The responses have ranged from sympathy to incredulity. Some readers have basically asked him why he shouldn’t seek similar advice on how to breathe: if you don’t know how to interact with women, they argue, then it is pointless to ask, because it is not a skill that can be learned from a manual. Others are not so sure. Some men described their success on ‘dating sites’ as due to the ability to get on a wavelength. A certain ‘DocPat’ argues that the key advantage is that dating sites have cut down the sample only to those interested. It’s a filter and as a result you get a pure signal.
1. You know that all the women there are looking for a date. None of this confusion about “just here to dance” or “I’m just here with my friends” or “I’m married/engaged/with someone”.
2. The initial approach and conversation is via text. Body language free. Removes a big area where you may be going wrong and allows you to concentrate on just saying (typing) the right thing.
3.You can take the time to choose your words carefully. Write and re-write. No saying something stupid because you have to reply in the next 5 seconds.
4. It is much, much easier to approach a lot of women via an internet site than it is in real life. Send off messages to 10 people at once, if you only get one reply, concentrate on her.
Of course all of these preliminaries simply postpone the inevitable moment of personal meeting; the time when the man on the instant messaging site sits across a table from the lady in question and she notices little things like nose hairs and dental work, if any has been done and conversational style. Suddenly the bandwidth increases again and not necessarily in Magnet Man’s favor. The possibility again arises that poor old Downfall may find that maybe he’s just not cut out for her. The mismatch moment is brought home by a scene from Dumb and Dumber which is, if it is about anything, a treatise on Mr. Hopeless.
Lloyd: The least you could do is level with me. What are my chances?
Mary: Not good.
Lloyd: You mean like one out of a hundred?
Mary: More like one out of a million.
Lloyd: So you’re tellin’ me there’s a chance.

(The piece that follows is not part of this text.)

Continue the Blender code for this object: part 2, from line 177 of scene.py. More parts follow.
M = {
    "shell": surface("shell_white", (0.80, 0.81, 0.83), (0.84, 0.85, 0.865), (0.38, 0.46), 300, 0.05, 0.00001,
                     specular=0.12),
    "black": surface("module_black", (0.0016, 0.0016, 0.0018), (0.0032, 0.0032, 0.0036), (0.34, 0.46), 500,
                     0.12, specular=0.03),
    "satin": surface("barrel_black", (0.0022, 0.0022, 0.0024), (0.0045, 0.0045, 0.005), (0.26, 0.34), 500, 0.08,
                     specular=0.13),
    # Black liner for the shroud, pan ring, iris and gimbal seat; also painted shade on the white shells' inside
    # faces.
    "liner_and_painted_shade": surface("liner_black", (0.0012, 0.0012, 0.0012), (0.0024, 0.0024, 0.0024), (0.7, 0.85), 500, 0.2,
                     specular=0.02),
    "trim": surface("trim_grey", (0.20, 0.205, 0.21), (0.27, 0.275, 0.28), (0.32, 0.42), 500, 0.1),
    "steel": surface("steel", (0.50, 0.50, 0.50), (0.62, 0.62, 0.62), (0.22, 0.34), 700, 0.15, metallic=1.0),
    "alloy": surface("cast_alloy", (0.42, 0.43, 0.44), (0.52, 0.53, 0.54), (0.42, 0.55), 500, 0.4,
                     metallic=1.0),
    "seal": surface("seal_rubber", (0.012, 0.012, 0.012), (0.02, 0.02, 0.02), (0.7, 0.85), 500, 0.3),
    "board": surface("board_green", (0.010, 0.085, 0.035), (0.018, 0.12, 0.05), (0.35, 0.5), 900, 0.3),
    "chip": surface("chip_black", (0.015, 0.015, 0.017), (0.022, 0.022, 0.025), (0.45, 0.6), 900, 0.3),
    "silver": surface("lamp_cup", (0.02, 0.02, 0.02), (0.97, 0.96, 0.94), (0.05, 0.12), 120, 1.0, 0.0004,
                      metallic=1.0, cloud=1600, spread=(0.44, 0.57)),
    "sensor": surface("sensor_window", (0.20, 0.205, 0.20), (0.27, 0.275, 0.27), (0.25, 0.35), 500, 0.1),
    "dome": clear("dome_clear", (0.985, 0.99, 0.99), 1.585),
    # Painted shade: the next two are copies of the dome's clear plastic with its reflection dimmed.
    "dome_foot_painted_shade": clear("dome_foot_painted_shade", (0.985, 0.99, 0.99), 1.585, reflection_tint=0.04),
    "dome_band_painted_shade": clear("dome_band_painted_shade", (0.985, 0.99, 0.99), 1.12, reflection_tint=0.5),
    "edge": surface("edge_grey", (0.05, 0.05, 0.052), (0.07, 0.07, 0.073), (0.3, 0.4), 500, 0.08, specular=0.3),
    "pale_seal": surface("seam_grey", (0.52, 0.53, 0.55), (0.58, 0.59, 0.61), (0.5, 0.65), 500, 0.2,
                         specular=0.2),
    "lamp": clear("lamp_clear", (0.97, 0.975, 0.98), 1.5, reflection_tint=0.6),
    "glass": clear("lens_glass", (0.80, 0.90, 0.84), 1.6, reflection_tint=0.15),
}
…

The signal has to be decoded at each end and that doesn’t always go so well. The problems with making a connection are almost universal. Some Australian academics have implemented a self-discovering communications network to create a cell phone system where there are no regular towers. The idea is simple. With the right software and an optional hardware assist, modified cell phones can find a kindred device within range which in turn can find another. By a process of self-organization and accumulation a bunch of devices can construct their own communications system.
Dr Gardner-Stephen said the device essentially “incorporates a compact version of a mobile phone tower into the phone itself.” It uses the Wi-Fi interface in modern Wi-Fi-enabled phones, carrying voice over it in such a way that it does not need to go back to a tower anywhere.
The current range between phones is only a few hundred meters, which limits the usefulness of the system in remote areas, but Gardner-Stephen said adding small transmitters and more devices could expand the range considerably.
Or maybe you could do it with transceivers and repeaters. The idea behind self-discovering networks is very old. Take the story in the Count of Monte Cristo when Edmond Dantes is imprisoned in the dungeons of the Chateau D’If. He is sunk in despair until he is roused by a faint tapping on the adjecent wall. The tapping is of course from the Abbé Faria, a political prisoner of immense erudition — and wealth. Everyone familiar with the story will recognize the familiar problems Dantes faced in the Chateau. The first was making contact with any other node at all. The second problem is establishing a common communications protocol. A third problem is trust. What or who is on the other side of the wall?
In Edmond Dantes’ case the network led to the treasure of Monte Cristo and revenge against his enemies. But not always.
The self-discovering network problem is faced by people as disparate as clandestine organizers to those seeking to contact alien civilizations. Daniel Drezner in Foreign Policy argues that the mere act of trying to reach out brings with it certain inescapable dangers, but we may decide to accept this as Dantes did. In his article ‘How do you say “realpolitik” in Klingon?’ he writes that in international security problems there is “full information about who the other actors are and where they are located”. That isn’t necessarily true of alien civilizations and come to think of it, isn’t necessarily true of people we meet online. Interestingly, Drezner also argues that other networks may be in possession of information we don’t have simply because they are connected to more nodes. “Which begs the question — wouldn’t Hawking’s isolationist policy allow the quislings to monopolize the galactic message emanating from Earth?”
One reason Downfall may be having such a hard time is that he wants to invest in avatars, which is what a pickup script is — a representation of the actual entity — when in fact what any woman worth meeting is probably looking for is the ability to see past the avatar. A lot of the interaction between men and women might otherwise come under the title of reconnaissance. But the mere fact that he’s inept in a certain way may work in his favor. Any woman who likes Downfall genuinely must like him for himself and not for the script he offers as an initial protocol. He wouldn’t want to be the member of a club that would accept him for being anything but himself. Of course you can change yourself, and that is often the answer. Got bad breath? Get rid of it. Still despite everything you can always blow it.